Bitcoin is often seen as ‘hard’ money that could offer a solution to the ‘gold standard’ problem, due to its non-inflatable nature with a maximum market cap of 21 million. Divided into ‘satoshi’ units (100 million per bitcoin) for liquidity, and with ‘layer 2’ solutions like the lightning protocol, it can move value across borders within milliseconds for minimal cost, avoiding gold’s transportation challenges. However, as a nascent form of money, Bitcoin is still volatile.

But even without considering volatility, Bitcoin would encounter the same challenges that prevent Switzerland from adopting a gold standard. Matching the money supply could result in currency devaluation or inflationary pressures, and the implementation of a Fixed Reserve Ratio might counteract the very purpose of a Bitcoin/gold standard.

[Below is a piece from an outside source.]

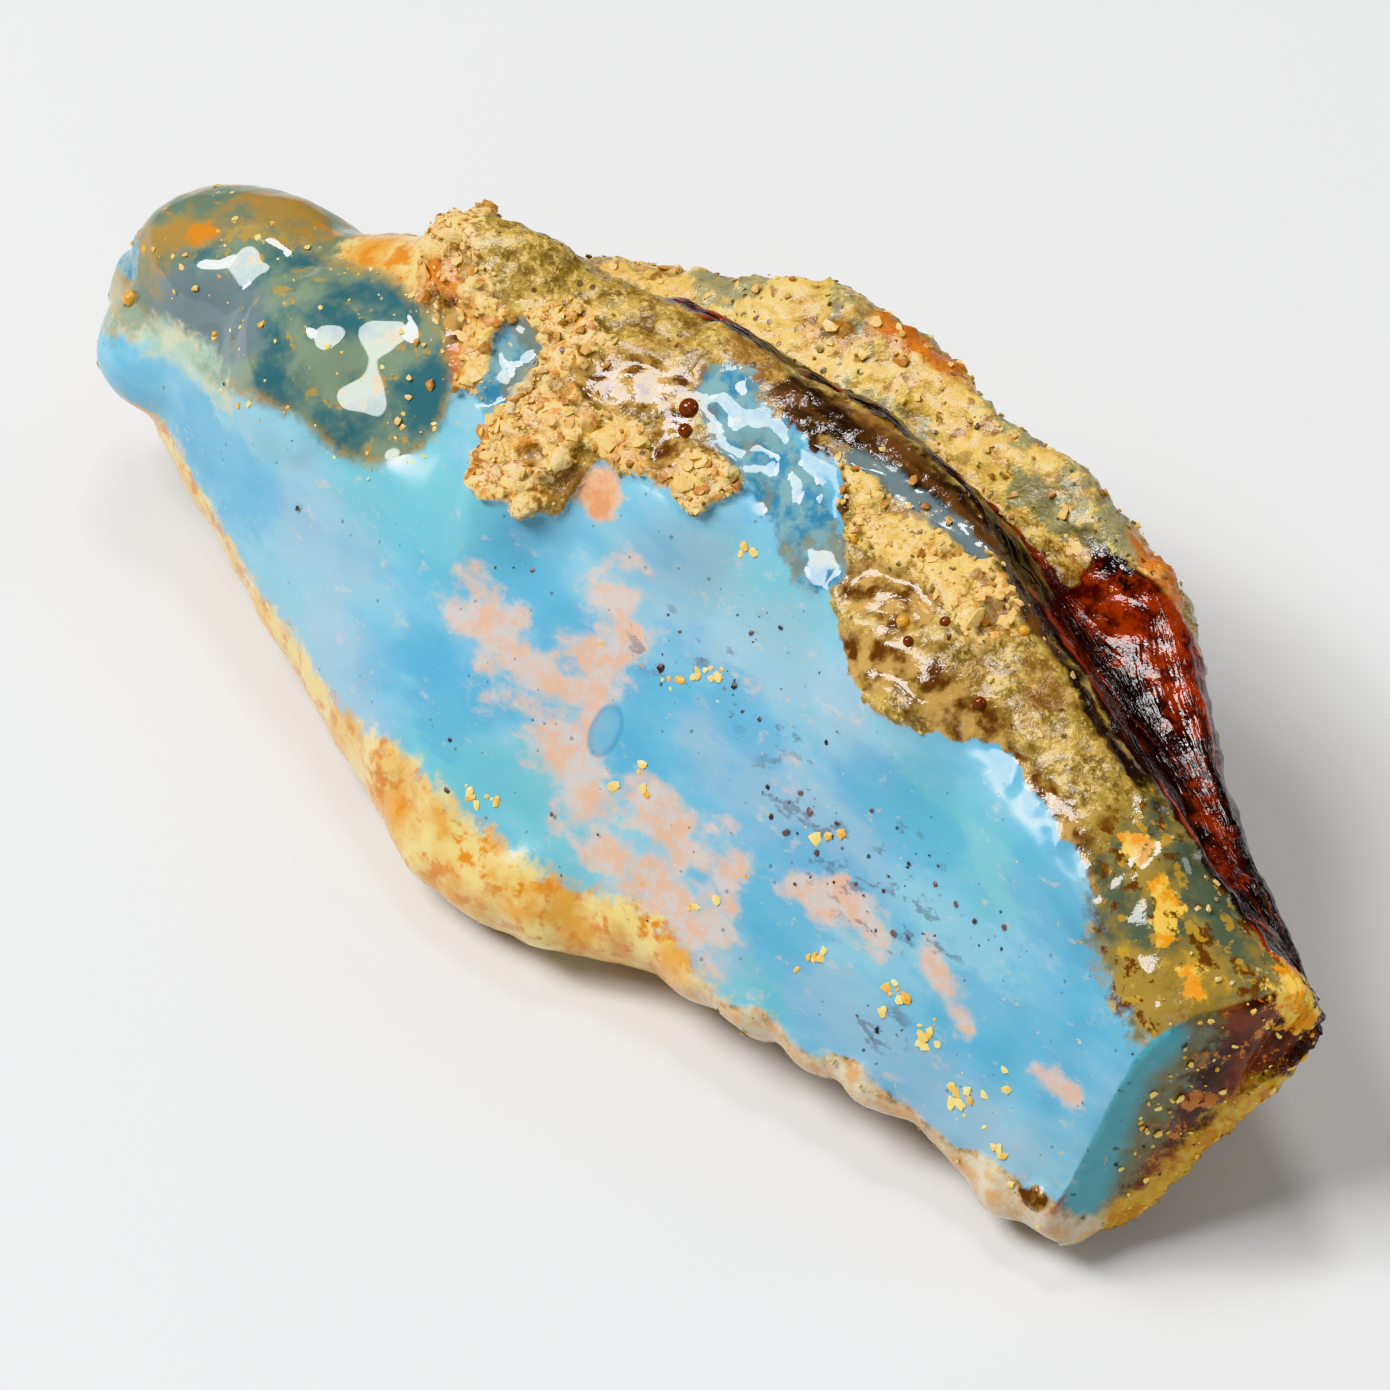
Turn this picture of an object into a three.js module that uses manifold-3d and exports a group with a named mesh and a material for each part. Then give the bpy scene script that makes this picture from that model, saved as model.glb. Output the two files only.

Considering these challenges, (and in my personal opinion) the prospect of returning to the ‘gold standard’ or initiating any new monetary ‘standard’ appears improbable. The global issue of an ever-increasing money supply creates a barrier to anchoring currency to a finite entity. It seems unlikely that any ‘hard’ form of money, such as gold or Bitcoin, would be chosen as the foundation for a new monetary standard. Ironically, the reason for this does not lie with gold or Bitcoin, but rather with the money supply; affixing it to something finite could potentially exacerbate the problem.